I mean, for my first comedy to be [with Wiig and Annie Mumolo], it’s kind of mind-blowing. We just had such a laugh making that movie in Mexico last summer. It’s a trip, though. I really hope people respond to it. It’s right up my street. They’re some of the funniest days I’ve ever had in my life.

You recently returned to Instagram. Can you explain to me what the video that you posted was, with your face covered in blue paint?

It was for a job. It wasn’t in the present. It’s something that I had done in the past that I haven’t even shot yet, to be honest. But it was like an excruciating, dreadful experience. The people who were doing it were lovely, but that whole f—ing thing over your face lasts for 40 minutes, where you’re breathing through the tiniest little holes in your nostril.

And I had a f—ing panic attack, and I’m not a panicky person at all. But I had a minute in between all that where I was like, “Uhh, guys! Guys!…” I couldn’t even say that.
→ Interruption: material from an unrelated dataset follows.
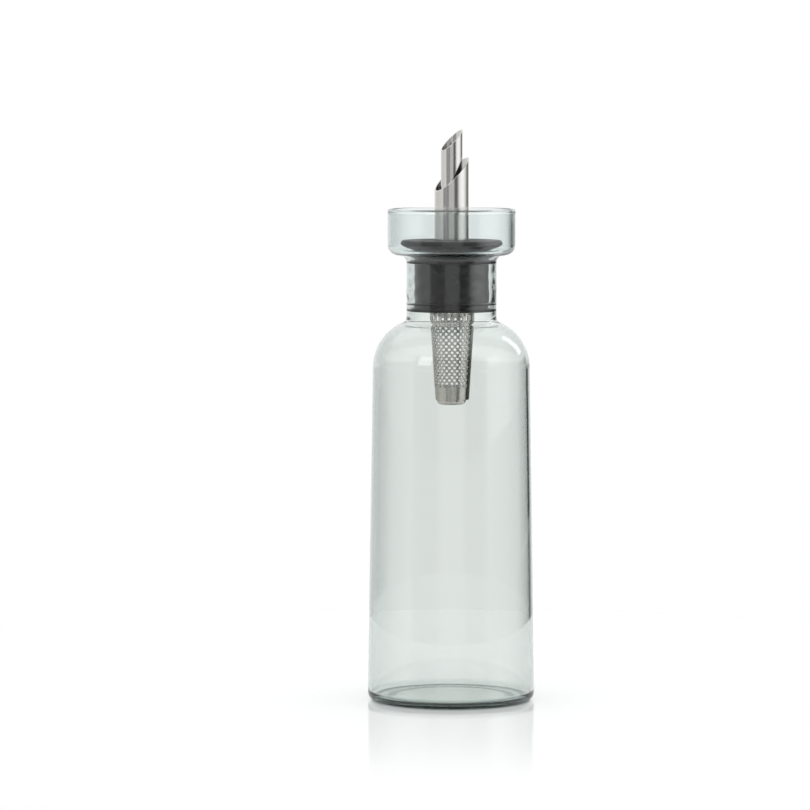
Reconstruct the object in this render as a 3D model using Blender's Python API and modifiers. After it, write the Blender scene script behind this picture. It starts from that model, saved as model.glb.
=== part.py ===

You weren’t allowed to speak, so I was doing it all through hand signals.

I could hear people go, “Are you ok?” And I was doing signs with my hand across my neck. And they’re like, “It’s ok. It’s only 15 more minutes.” I was like, “15 minutes!” That’s the longest f—ing number in my life. It was crazy for what it was. And I guess, just all this time I have in self-isolation, I was like, “F—, I’m going to join Instagram.” Half of the day I regret that I did it, and half of the day I think it’s kind of fun.

How have you been dealing with being in self-isolation?

Listen, I think there’s nobody in the world who isn’t affected, some greater than others. It’s a time for hope and there will be an end to this and we all will be able to be together again. I’m a pretty positive person, but I’m acutely aware of the heartbreak, what so many people are going through in losing loved ones and not even being able to say goodbye to them.

I think, “Just get through today.” You need a schedule. You need a plan. It’s harder if you’re by yourself, but I’ve got three young kids and my wife. We’ve got a proper schedule and we’re sticking to that because I think without that, we’d go mad. If you have a schedule, some sort of focus to get through the day, that definitely helps.